§ **DATASET CONTENT**
• • • • • • •

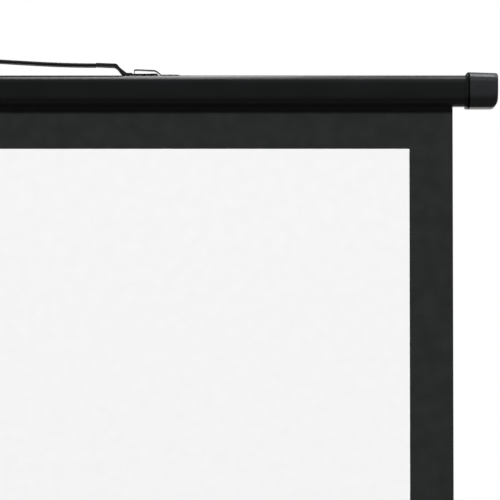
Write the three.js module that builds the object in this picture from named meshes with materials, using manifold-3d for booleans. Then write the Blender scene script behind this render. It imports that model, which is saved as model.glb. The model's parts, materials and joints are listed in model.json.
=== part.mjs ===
// A tripod projector screen: a roller case on a telescopic mast that stands on three folding legs.
// Millimetres, +Z up, the screen faces -Y, and the floor is at Z = 0.
import * as THREE from "three";
import { mergeVertices } from "three/addons/utils/BufferGeometryUtils.js";
import Module from "manifold-3d";

// Fits shared by all pieces
const seatGap = 0.3; // between pieces that touch
const overrun = 2; // how far a cutting shape runs past what it cuts
const mergeDistance = 0.001;
const roundSides = 20;
const smallSides = 12;
const cornerSteps = 4;
const wireSteps = 40;

// Screen cloth
const pictureWidth = 1016;
const pictureHeight = 762;
const borderWidth = 50;
const clothThickness = 0.4;
const pictureCentreHeight = 1450; // above the floor, with the mast fully up

// Case: an extrusion with a slot in its underside
const caseHeight = 35.2;
const caseDepth = 36;
const caseCorner = 9.5;
const caseWall = 1.5;
const slotLipGap = 2.2; // from the cloth to the front lip
const slotWidth = 7;
const lipBeadRadius = 1.2;
const clothToCapMouth = 14.5;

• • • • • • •

Your task is to repeat the data exactly; please include every line.

§ **SOLUTION TO THIS PROBLEM**
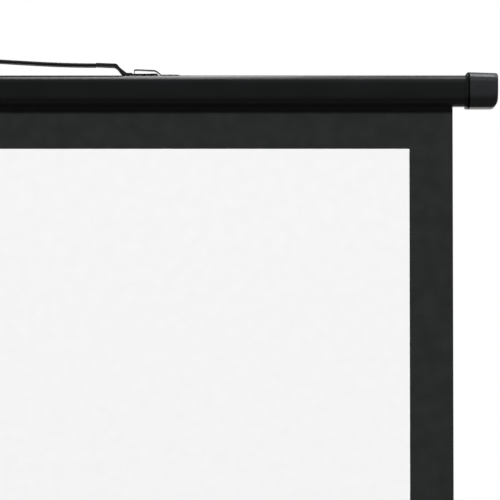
Write the three.js module that builds the object in this picture from named meshes with materials, using manifold-3d for booleans. Then write the Blender scene script behind this render. It imports that model, which is saved as model.glb. The model's parts, materials and joints are listed in model.json.
=== part.mjs ===
// A tripod projector screen: a roller case on a telescopic mast that stands on three folding legs.
// Millimetres, +Z up, the screen faces -Y, and the floor is at Z = 0.
import * as THREE from "three";
import { mergeVertices } from "three/addons/utils/BufferGeometryUtils.js";
import Module from "manifold-3d";

// Fits shared by all pieces
const seatGap = 0.3; // between pieces that touch
const overrun = 2; // how far a cutting shape runs past what it cuts
const mergeDistance = 0.001;
const roundSides = 20;
const smallSides = 12;
const cornerSteps = 4;
const wireSteps = 40;

// Screen cloth
const pictureWidth = 1016;
const pictureHeight = 762;
const borderWidth = 50;
const clothThickness = 0.4;
const pictureCentreHeight = 1450; // above the floor, with the mast fully up

// Case: an extrusion with a slot in its underside
const caseHeight = 35.2;
const caseDepth = 36;
const caseCorner = 9.5;
const caseWall = 1.5;
const slotLipGap = 2.2; // from the cloth to the front lip
const slotWidth = 7;
const lipBeadRadius = 1.2;
const clothToCapMouth = 14.5;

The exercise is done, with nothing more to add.